John O’Shea, who runs the well-known Irish aid agency Goal, has joined this chorus, telling the Guardian he couldn’t get his trucks from the Dominican Republic to Haiti because he had no guarantees his drivers wouldn’t be “macheted to death on the way down”. He added that Goal has no plans to deploy its much-needed doctors and nurses on the streets of Port-au-Prince.
From what I’ve observed, such chilling claims do not match the reality on the ground; and by trumpeting a distorted and sensational picture about the violence, some senior aid officials may be culpable of undermining the very aid effort they are supposed to be promoting. When I traveled into Haiti’s disaster zone last week from the Dominican Republic, I did so alone and on a bus, whose passengers were mostly Haitians, including some living in the US. Since then, whether on the road to Port-au-Prince or within the city, I have not witnessed anyone wielding a gun, a machete or a club of any kind.
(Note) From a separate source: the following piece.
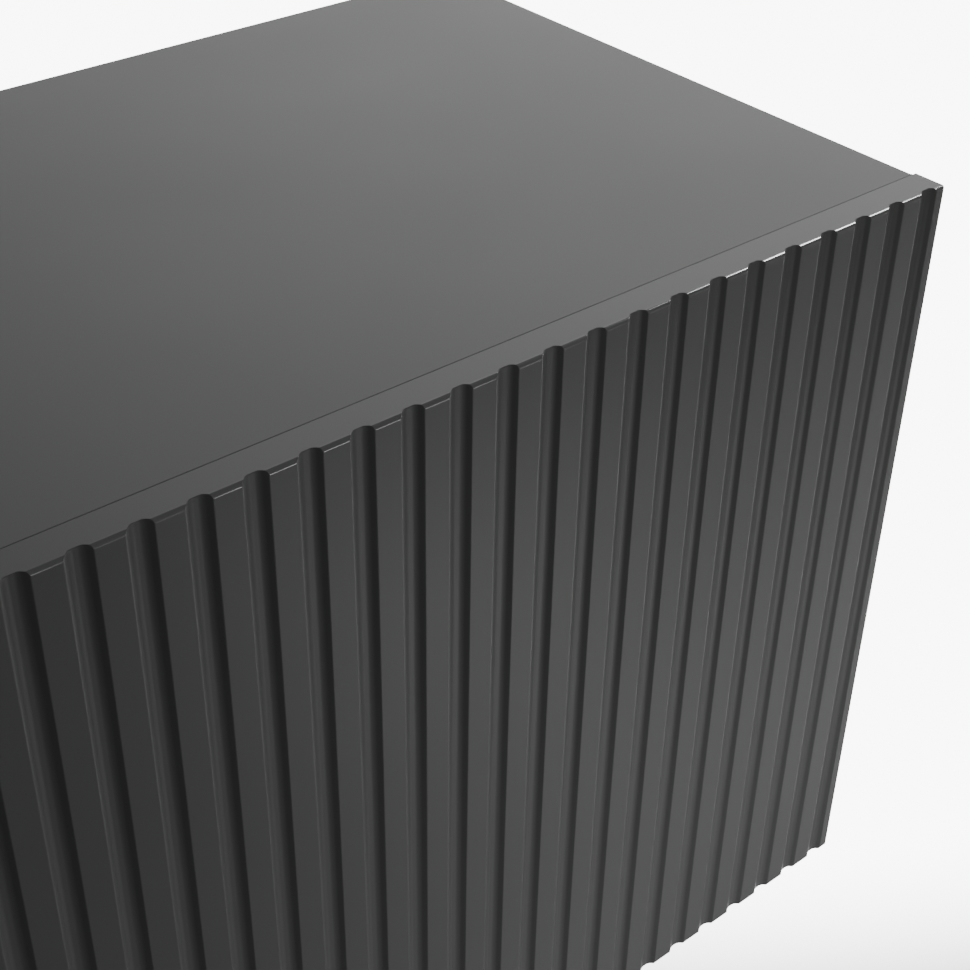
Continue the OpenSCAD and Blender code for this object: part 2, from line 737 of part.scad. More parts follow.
top_panel();
bottom_panel();
upright(0);  // left_side
upright(1);  // left_divider
upright(2);  // right_divider
upright(3);  // right_side
back_panel(0);  // left_back
back_panel(1);  // middle_back
back_panel(2);  // right_back
shelf(0);  // left_shelf
shelf(1);  // middle_shelf
shelf(2);  // right_shelf
edge_bands();
shelf_pins();
cam_locks();
cam_bolts();
dowels();
leg_frame(-frame_x);  // left_leg_frame
leg_frame(frame_x);  // right_leg_frame
centre_leg();
foot_nuts();
frame_screws();
foot(0);  // front_left_foot
foot(1);  // rear_left_foot
foot(2);  // front_right_foot
foot(3);  // rear_right_foot
foot(4);  // centre_foot
hinge_plates();
plate_screws();
hinge_arms();
arm_pins();
latch_housings();
latch_screws();
door(0);  // left_door
hinge_cups(0);  // left_hinge_cups
cup_screws(0);  // left_cup_screws
cup_pins(0);  // left_cup_pins
strike_plate(0);  // left_strike_plate
outer_links(0);  // left_outer_links
inner_links(0);  // left_inner_links
latch_plunger(0);  // left_latch_plunger
door(1);  // middle_door
hinge_cups(1);  // middle_hinge_cups
cup_screws(1);  // middle_cup_screws
cup_pins(1);  // middle_cup_pins
strike_plate(1);  // middle_strike_plate
outer_links(1);  // middle_outer_links
inner_links(1);  // middle_inner_links
latch_plunger(1);  // middle_latch_plunger
door(2);  // right_door
hinge_cups(2);  // right_hinge_cups
cup_screws(2);  // right_cup_screws
cup_pins(2);  // right_cup_pins
strike_plate(2);  // right_strike_plate
outer_links(2);  // right_outer_links
inner_links(2);  // right_inner_links
latch_plunger(2);  // right_latch_plunger
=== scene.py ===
# %% [markdown]
# # A fluted sideboard, dressed around its CAD frame
# The cabinet's sizes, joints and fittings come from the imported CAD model. This notebook gives
# it its looks: the fluted doors, the edge banding, the steel base and the feet are modelled
# again with softened edges, and the fittings are softened copies. The boards, backs, bolts and
# dowels keep their CAD shape. All get finishes made of nodes, and a camera, a floor and soft
# studio lights are set up around them.

# %% Load the frame
import json
import math

import bpy
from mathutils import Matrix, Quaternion, Vector

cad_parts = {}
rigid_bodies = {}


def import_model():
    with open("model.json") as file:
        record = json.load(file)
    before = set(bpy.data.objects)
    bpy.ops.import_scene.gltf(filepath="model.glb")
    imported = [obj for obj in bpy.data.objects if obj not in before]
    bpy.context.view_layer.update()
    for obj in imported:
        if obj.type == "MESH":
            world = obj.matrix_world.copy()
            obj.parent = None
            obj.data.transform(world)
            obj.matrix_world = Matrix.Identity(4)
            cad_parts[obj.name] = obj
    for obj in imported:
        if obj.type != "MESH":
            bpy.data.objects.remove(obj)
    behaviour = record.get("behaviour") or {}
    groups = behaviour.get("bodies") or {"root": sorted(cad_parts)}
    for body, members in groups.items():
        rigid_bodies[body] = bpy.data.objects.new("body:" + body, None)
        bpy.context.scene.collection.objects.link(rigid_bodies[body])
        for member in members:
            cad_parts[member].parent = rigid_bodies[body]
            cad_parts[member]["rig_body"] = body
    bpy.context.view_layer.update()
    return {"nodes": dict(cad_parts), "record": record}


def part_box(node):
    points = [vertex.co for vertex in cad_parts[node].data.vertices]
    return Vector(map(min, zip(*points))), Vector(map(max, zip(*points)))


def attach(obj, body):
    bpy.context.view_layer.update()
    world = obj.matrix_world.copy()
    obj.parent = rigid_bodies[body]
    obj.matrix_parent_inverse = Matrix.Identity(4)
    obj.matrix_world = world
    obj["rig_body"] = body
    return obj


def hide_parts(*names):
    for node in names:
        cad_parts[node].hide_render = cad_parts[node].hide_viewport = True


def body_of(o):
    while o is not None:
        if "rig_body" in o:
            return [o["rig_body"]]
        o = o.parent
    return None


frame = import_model()
MM = 0.001
record = frame["record"]
slot_of = {part["node"]: part["material_slot"] for part in record["subparts"]}

# %% [markdown]
# ## The camera
# The view looks down on the front right top corner, from in front of the cabinet and close to
# it. A camera can be aimed with a constraint or by typing angles. Here its place is measured
# from the corner of the right door, and it is aimed with three angles: how far it turns to the
# right of straight ahead, how far it looks down, and a small roll.

# %% Camera
corner_low, corner_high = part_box("right_door")
near_corner = Vector((corner_high.x, corner_low.y, corner_high.z))

CAMERA_OFFSET = Vector((-0.6960, -0.4690, 0.3781))
TURN, LOOK_DOWN, ROLL = math.radians(40.26), math.radians(35.08), math.radians(1.07)
LENS, SENSOR = 64.93, 36
NEAREST = 10 * MM

bpy.ops.object.select_all(action="DESELECT")
bpy.ops.object.camera_add(location=near_corner + CAMERA_OFFSET)
camera = bpy.context.object
level = math.cos(LOOK_DOWN)
aim = Vector((math.sin(TURN) * level, math.cos(TURN) * level, -math.sin(LOOK_DOWN)))
camera.rotation_mode = "QUATERNION"
camera.rotation_quaternion = aim.to_track_quat("-Z", "Y") @ Quaternion((0, 0, 1), ROLL)
camera.data.lens = LENS
camera.data.sensor_width = SENSOR
camera.data.clip_start = NEAREST
bpy.context.scene.camera = camera
print("camera at", tuple(round(v, 3) for v in camera.location))

# %% [markdown]
# ## Writing shaders as sums
# A material is a graph of nodes. Wiring one by hand in code takes many lines, so a small class
# wraps an output socket: adding, subtracting and multiplying wires makes the Math nodes. Every
# other kind of node comes from one method of the finish that it belongs to.

# %% Shader helpers
class Wire:
    """An output socket that can be used in sums."""

    def __init__(self, finish, socket):
        self.finish = finish
        self.socket = socket

    def math(self, operation, *values):
        return self.finish.node("Math", {"operation": operation}, dict(enumerate(values)))

    def __add__(self, other):
        return self.math("ADD", self, other)

    def __radd__(self, other):
        return self.math("ADD", other, self)

    def __sub__(self, other):
        return self.math("SUBTRACT", self, other)

    def __mul__(self, other):
        return self.math("MULTIPLY", self, other)

    def __gt__(self, other):
        return self.math("GREATER_THAN", self, other)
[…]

Nor have I witnessed an act of violence. (I have seen one badly wounded man who had been shot in circumstances which were unclear and who was eventually rescued by US soldiers after an American reporter sought help.)
Any violence is localised and sporadic; the situation is desperate yet not dangerous in general. Crucially, it’s not a war zone; it’s a disaster zone – and there appears to have been little attempt to distinguish carefully between destructive acts of criminality and the behaviour of starving people helping themselves to what they can forage. For Haitians and many of those trying to help them, the overriding sentiment is that a massive catastrophe on this scale shouldn’t have to wait for aid because blanket security is the absolute priority.